Taylor series of function on Lie group and integral equation

Question

Given a smooth function Y from a matrix Lie group $G$ to $\mathbb{C}$ I want to calculate the Taylor expansion of $Y(Me^X)$ up to second order where $X$ is an element of the Lie algebra. Is it true that this yields \begin{equation} Y(Me^X)\approx{Y}(M)+(L_XY)(M)+(L_X^2Y)(M) \end{equation} where $L_X$ is the left invariant vector field associated with $X$? The origin of the problem is the following matrix integral equation \begin{equation} Y_1(M)=\int{DX}e^{-\frac{1}{t}\text{Tr}X^2}Y(Me^X) \end{equation} where the integral is over the Lie algebra of $G$ and the measure fulfills \begin{equation} \int{DX}e^{-\frac{1}{t}\text{Tr}X^2}=1 \end{equation} where $t>0$ is an auxiliary parameter.
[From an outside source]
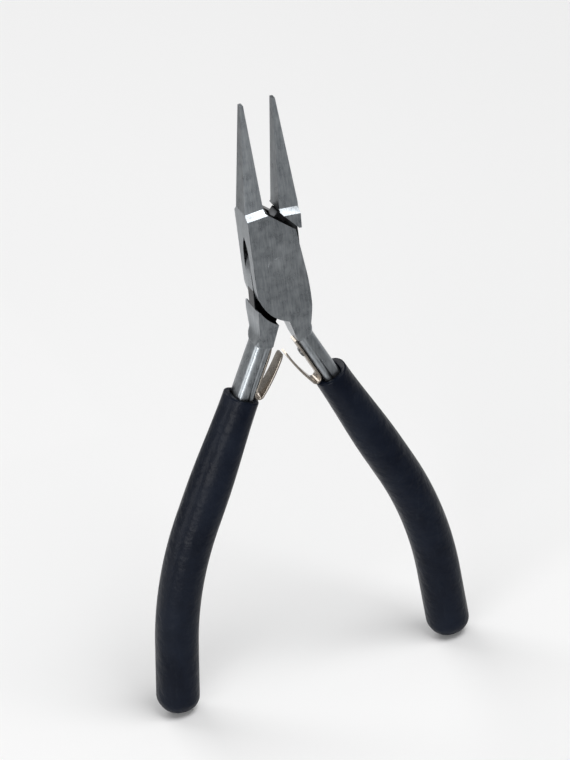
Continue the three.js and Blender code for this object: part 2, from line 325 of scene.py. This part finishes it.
def outside(point):
    """True away from the slot, the pin hole and the rivet hole."""
    flat = abs(point.y) / MM
    from_pivot = math.hypot(point.x, point.z - PIVOT_Z * MM) / MM
    height = point.z / MM - PIVOT_Z
    if from_pivot < PIN_CLEAR or height < SHANK_TOP:
        return False
    return height > JOINT_TOP or flat > INSIDE_DEPTH


def painted_shade_face(face, side):
    """One for faces inside the joint, which get painted shade, near black: slot walls, tongue faces and
    gap walls.
    """
    x, y, z = drawn(face.calc_center_median(), side)
    x *= side
    if abs(y) < SLOT_DEPTH and abs(face.normal.y) > FACING_FRONT and math.hypot(x, z) < TONGUE_REACH:
        return 1.0
    if abs(face.normal.y) > FACING_SIDE:
        return 0.0
    from_arc = math.hypot(x - ARC_X, z - ARC_Z) - ARC_RADIUS
    if -WALL_TOLERANCE < from_arc < EDGE_GAP + WALL_TOLERANCE and x < ARC_RIGHT and z < ARC_TOP:
        return 1.0
    run = Vector((CROSSING_END[0] - CROSSING_TOP[0], CROSSING_END[1] - CROSSING_TOP[1])).normalized()
    from_crossing = (z - CROSSING_TOP[1]) * run.x - (x - CROSSING_TOP[0]) * run.y
    if -WALL_TOLERANCE < from_crossing < EDGE_GAP + WALL_TOLERANCE and x > CROSSING_LEFT:
        return 1.0
    from_pivot = math.hypot(x, z)
    reach = SLOT_REACH if from_pivot < SLOT_END else SLOT_END_REACH
    return 1.0 if from_pivot < JOINT_REACH and abs(x) < reach and abs(y) < SLOT_DEPTH else 0.0


softened_half("outer_half", "forged_outer_half", OUTER, 1)
softened_half("inner_half", "forged_inner_half", INNER, -1)


# ---------------------------------------------------------------- pivot pin

def pivot_pin():
    """The pin is ground flush with the box faces, so only a hairline shows round it."""
    radius, half, bevel, sides = 2.49, 3.4, 0.015, 48
    ends = ((radius - bevel, half), (radius, half - bevel))
    rings = []
    for r, y in [(r, -y) for r, y in ends] + list(reversed(ends)):
        turns = [2 * math.pi * i / sides for i in range(sides)]
        rings.append([at_rest(r * math.sin(turn), y, r * math.cos(turn), 1) for turn in turns])
    bm = bmesh.new()
    skin(bm, rings)
    piece = mesh_object("ground_pivot_pin", bm, STEEL)
    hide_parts("pivot_pin")
    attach(piece, OUTER)


pivot_pin()


# ---------------------------------------------------------------- vinyl sleeves

SLEEVE_START = 14.2
SLEEVE_SWELL = 22.0
RIM_SIZE = (3.45, 3.8)
GRIP_SIZE = (4.185, 4.35)
SLEEVE_POWER = 0.9
BORE_POWER = 0.55
RIM_FILLET = 0.32
BORE_END_GAP = 2.3
BORE_STEPS = 40
RIM_STEPS = 6
GRIP_STEPS = 84
DOME = 3.6
DOME_STEPS = 14
DOME_CLOSING = 0.995
SLEEVE_SIDES = 72


def oval(place, width, depth, side, power):
    """One ring across the handle."""
    x, z, angle = place
    ring = []
    for i in range(SLEEVE_SIDES):
        turn = 2 * math.pi * i / SLEEVE_SIDES
        across = math.copysign(abs(math.cos(turn)) ** power, math.cos(turn)) * width
        deep = math.copysign(abs(math.sin(turn)) ** power, math.sin(turn)) * depth
        ring.append(at_rest(x + across * math.cos(angle), deep, z + across * math.sin(angle), side))
    return ring


def sleeve_half_size(distance):
    """Half width and half depth of the sleeve, a distance down the handle."""
    swell = smooth(distance, SLEEVE_START, SLEEVE_START + SLEEVE_SWELL)
    return [rim + (grip - rim) * swell for rim, grip in zip(RIM_SIZE, GRIP_SIZE)]


def sleeve(name, node, side, body):
    """A dipped sleeve: rolled rim with its wall showing, a long swell, and a rounded closed end."""
    rings = []

    def bore_ring(distance, gap):
        place = handle_axis(distance)
        rings.append(oval(place, TANG_HALF_WIDTH + gap, TANG_HALF_DEPTH + gap, side, BORE_POWER))

    def skin_ring(distance, shrink=0.0, scale=1.0):
        width, depth = sleeve_half_size(distance)
        place = handle_axis(distance)
        rings.append(oval(place, (width - shrink) * scale, (depth - shrink) * scale, side, SLEEVE_POWER))

    bore_end = HANDLE_LENGTH - BORE_END_GAP
    for i in range(BORE_STEPS + 1):
        bore_ring(bore_end + (SLEEVE_START + 0.5 - bore_end) * i / BORE_STEPS, 0.14)
    for down, gap in ((0.22, 0.17), (0.06, 0.28), (0.0, 0.44)):
        bore_ring(SLEEVE_START + down, gap)
    for i in range(RIM_STEPS + 1):
        turn = math.pi / 2 * i / RIM_STEPS
        skin_ring(SLEEVE_START + RIM_FILLET * (1 - math.cos(turn)), RIM_FILLET * (1 - math.sin(turn)))
    grip_start = SLEEVE_START + RIM_FILLET + 0.6
    dome_start = HANDLE_LENGTH - DOME
    for i in range(GRIP_STEPS + 1):
        skin_ring(grip_start + (dome_start - grip_start) * i / GRIP_STEPS)
    for i in range(1, DOME_STEPS + 1):
        rise = math.sin(math.pi / 2 * i / DOME_STEPS)
        skin_ring(dome_start + DOME * rise, 0.0, math.sqrt(1 - (DOME_CLOSING * rise) ** 2))
    bm = bmesh.new()
    skin(bm, rings)
    piece = mesh_object(name, bm, VINYL, sharp=ROUND_SHARP)
    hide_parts(node)
    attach(piece, body)


sleeve("right_vinyl_sleeve", "right_grip", 1, OUTER)
sleeve("left_vinyl_sleeve", "left_grip", -1, INNER)


# ---------------------------------------------------------------- leaf springs and rivets

INWARD = (-math.cos(HANDLE_ANGLE), -math.sin(HANDLE_ANGLE))
LEAF_THICK = 0.45
LEAF_CORNER = (0.72, 0.9, 0.97)
LEAF_HALF_WIDTH = 1.7
LEAF_EDGE = 0.36
LEAF_GAP = 0.03
LEAF_OFFSET = TANG_HALF_WIDTH + LEAF_GAP + LEAF_THICK / 2
LEAF_TURN = 12.9
LEAF_TURN_RADIUS = 0.86
LEAF_TOP = 3.1
LEAF_TIP = (-1.28, -19.75)
LEAF_BOW = 0.25
LEAF_NARROWING = 0.16
FOOT_STEPS = 12
TURN_STEPS = 16
RISE_STEPS = 20


def beside(distance, offset):
    x, z, _ = handle_axis(distance)
    return Vector((x + INWARD[0] * offset, z + INWARD[1] * offset))


def leaf_foot():
    """Middle line of a leaf's fixed part: down the shank and round the hairpin."""
    run = LEAF_TURN - LEAF_TOP
    points = [beside(LEAF_TOP + run * i / FOOT_STEPS, LEAF_OFFSET) for i in range(FOOT_STEPS)]
    centre = beside(LEAF_TURN, LEAF_OFFSET + LEAF_TURN_RADIUS)
    inward = Vector(INWARD)
    down = Vector((-inward.y, inward.x))
    for i in range(TURN_STEPS + 1):
        angle = math.pi * i / TURN_STEPS
        points.append(centre + (down * math.sin(angle) - inward * math.cos(angle)) * LEAF_TURN_RADIUS)
    return points


def leaf_rise(start):
    """Middle line of a leaf's free part, slightly bowed, from the hairpin to the middle."""
    along = Vector(LEAF_TIP) - start
    bow = Vector((-along.y, along.x)).normalized() * LEAF_BOW
    shares = [i / RISE_STEPS for i in range(RISE_STEPS + 1)]
    return [start + along * t + bow * (4 * t * (1 - t)) for t in shares]


def leaf_strip(name, node, side, points, narrowing, ends):
    """A strip along a line: it narrows towards its last point, and its free ends have clipped corners."""
    total = len(points) - 1
    rings = []
    for i, point in enumerate(points):
        along = (points[min(i + 1, total)] - points[max(i - 1, 0)]).normalized()
        half_width = LEAF_HALF_WIDTH * (1 - narrowing * smooth(i / total, 0.0, 1.0))
        for end, place in zip(ends, (i, total - i)):
            if end and place < len(LEAF_CORNER):
                half_width *= LEAF_CORNER[place]
        rings.append([
            at_rest(point.x - along.y * t, y, point.y + along.x * t, side)
            for y, t in leaf_section(half_width, LEAF_THICK / 2, LEAF_THICK * LEAF_EDGE)
        ])
    bm = bmesh.new()
    skin(bm, rings)
    piece = mesh_object(name, bm, SPRING_STEEL_WOOD_REFLECTION, sharp=ROUND_SHARP)
    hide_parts(node)
    return piece


def leaf(name, node, side, body):
    """The foot rides on its handle; the free part is a fixed piece on no body, its tip close to the other
    leaf's tip.
    """
    foot_line = leaf_foot()
    rise_line = leaf_rise(foot_line[-1])
    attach(leaf_strip(name + "_foot", node, side, foot_line, 0.0, (True, False)), body)
    free = leaf_strip(name + "_free", node, side, rise_line, LEAF_NARROWING, (False, True))
    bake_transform(free)


def leaf_section(half_width, half_thick, edge):
    """Cross-section of rolled strip with rounded edges."""
    points = []
    for corner_y, corner_t, start in ((1, 1, 0.0), (-1, 1, 0.5), (-1, -1, 1.0), (1, -1, 1.5)):
        for k in range(4):
            angle = math.pi * (start + k / 6)
            points.append((
                corner_y * (half_width - edge) + edge * math.cos(angle),
                corner_t * (half_thick - edge * 0.6) + edge * 0.6 * math.sin(angle),
            ))
    return points


leaf("right_leaf", "right_leaf_spring", 1, OUTER)
leaf("left_leaf", "left_leaf_spring", -1, INNER)


RIVET_PLACE = 6.6
RIVET_SHANK_RADIUS = 0.55
RIVET_SHANK_START = 0.3
RIVET_HEAD_RADIUS = 1.05
RIVET_CROWN = 0.32
RIVET_CROWN_STEPS = 8
RIVET_SIDES = 40


def rivet_profile():
    """Radius and height off the handle's middle line, from the shank's end to the top of the crown."""
    leaf_face = TANG_HALF_WIDTH + LEAF_GAP + LEAF_THICK
    under, rim = leaf_face - 0.02, leaf_face + 0.06
    profile = [(RIVET_SHANK_RADIUS, RIVET_SHANK_START), (RIVET_SHANK_RADIUS, under)]
    profile += [(RIVET_HEAD_RADIUS - 0.05, under), (RIVET_HEAD_RADIUS, rim)]
    for i in range(1, RIVET_CROWN_STEPS + 1):
        turn = math.pi / 2 * i / RIVET_CROWN_STEPS
        profile.append((RIVET_HEAD_RADIUS * math.cos(turn) + 0.001, rim + RIVET_CROWN * math.sin(turn)))
    return profile


def rivet(name, node, side, body):
    """A domed rivet head on the leaf, with its shank set in the handle."""
    rings = []
    x0, z0, _ = handle_axis(RIVET_PLACE)
    down = Vector((-INWARD[1], INWARD[0]))
    for r, offset in rivet_profile():
        ring = []
        for i in range(RIVET_SIDES):
            turn = 2 * math.pi * i / RIVET_SIDES
            x = x0 + INWARD[0] * offset + down.x * r * math.cos(turn)
            z = z0 + INWARD[1] * offset + down.y * r * math.cos(turn)
            ring.append(at_rest(x, r * math.sin(turn), z, side))
        rings.append(ring)
    bm = bmesh.new()
    skin(bm, rings)
    piece = mesh_object(name, bm, RIVET_STEEL, sharp=ROUND_SHARP)
    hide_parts(node)
    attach(piece, body)


rivet("right_rivet", "right_spring_rivet", 1, OUTER)
rivet("left_rivet", "left_spring_rivet", -1, INNER)


# ---------------------------------------------------------------- studio, in metres

def floor():
    """A wide, pale, matt floor."""
    bm = bmesh.new()
    bmesh.ops.create_grid(bm, x_segments=2, y_segments=2, size=3.0)
    material, tree, shader = node_material("pale_floor")
    place = tree.nodes.new("ShaderNodeTexCoord").outputs["Object"]
    tone = remap(tree, noise(tree, place, 3.0, 2.0, 0.5), 0.3, 0.7, 0.0, 1.0)
    pale = blend_colour(tree, tone, (0.86, 0.86, 0.86), (0.89, 0.89, 0.89))
    tree.links.new(pale, shader.inputs["Base Color"])
    shader.inputs["Roughness"].default_value = 0.75
    shader.inputs["Specular IOR Level"].default_value = 0.15
    obj = mesh_object("studio_floor", bm, material)


CARD_HEIGHT = 0.4 * MM


def reflection_card(name, centre, size, tone):
    """A grey card lying on the floor, seen only in the tool's reflections, as a studio flag."""
    bm = bmesh.new()
    bmesh.ops.create_grid(bm, x_segments=1, y_segments=1, size=0.5)
    for vertex in bm.verts:
        x, y = centre[0] + vertex.co.x * size[0], centre[1] + vertex.co.y * size[1]
        vertex.co = Vector((x, y, CARD_HEIGHT))
    material, _, shader = node_material(name + "_grey")
    shader.inputs["Base Color"].default_value = (tone, tone, tone, 1.0)
    shader.inputs["Roughness"].default_value = 0.9
    obj = mesh_object(name, bm, material)
    obj.visible_camera = False
    obj.visible_diffuse = False
    obj.visible_shadow = False
    obj.visible_transmission = False


def softbox(name, place, size, power):
    """A rectangular light aimed at the tool's middle."""
    data = bpy.data.lights.new(name, "AREA")
    data.shape = "RECTANGLE"
    data.size, data.size_y = size
    data.energy = power
    obj = bpy.data.objects.new(name, data)
    obj.location = place
    obj.rotation_mode = "QUATERNION"
    obj.rotation_quaternion = (TOOL_MIDDLE - Vector(place)).to_track_quat("-Z", "Y")
    scene.collection.objects.link(obj)
    return obj


floor()
world = bpy.data.worlds.new("studio_world")
world.use_nodes = True
background = world.node_tree.nodes["Background"]
background.inputs["Color"].default_value = (1.0, 1.0, 1.0, 1.0)
background.inputs["Strength"].default_value = 0.30
scene.world = world

TOOL_MIDDLE = Vector((0.0, 0.0, 0.075))
softbox("top_softbox", (0.25, -0.35, 1.0), (0.7, 0.5), 6.5)
softbox("left_softbox", (-0.72, -0.76, 0.26), (0.75, 0.50), 7.0)
softbox("back_softbox", (-0.3, 0.9, 0.8), (0.9, 0.6), 5.2)
# Low on the left, and seen only in reflections: the bright stripe along the left shank.
side_softbox = softbox("side_softbox", (-0.95, 0.12, 0.2), (0.5, 0.36), 1.9)
side_softbox.visible_diffuse = False
reflection_card("front_card", (0.17, -0.21), (0.34, 0.32), 0.32)
reflection_card("side_card", (-0.04, 0.26), (0.08, 0.30), 0.85)
reflection_card("back_card", (-0.21, 0.32), (0.26, 0.32), 0.22)


# ---------------------------------------------------------------- camera

AIM = Vector((0.0, 0.0, 0.066))
DISTANCE = 1.49


def camera():
    azimuth, elevation, roll = math.radians(-19.3), math.radians(29.2), math.radians(-5.9)
    away = Vector((
        math.sin(azimuth) * math.cos(elevation),
        -math.cos(azimuth) * math.cos(elevation),
        math.sin(elevation),
    ))
    data = bpy.data.cameras.new("camera")
    obj = bpy.data.objects.new("camera", data)
    obj.location = AIM + away * DISTANCE
    obj.rotation_mode = "QUATERNION"
    turn = (-away).to_track_quat("-Z", "Y")
    obj.rotation_quaternion = turn @ Matrix.Rotation(roll, 3, "Z").to_quaternion()
    data.sensor_width = 36.0
    data.lens = 365.0
    scene.collection.objects.link(obj)
    scene.camera = obj


camera()
scene.view_settings.view_transform = "Standard"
I want to compute the integral up to second order in the Taylor expansion of $Y$. If the above Taylor expansion is right I don't know how to proceed from there. It is clear that the zeroth order reproduces $Y(M)$ but I am not sure how the differential operators of the first and second order act on $Y$ and how to compute the matrix integral. My assumption is that one will get a reproduction of $Y(M)$ and a term containing the Laplace Beltrami operator but I am not sure how to prove this. I would be grateful for a little hint.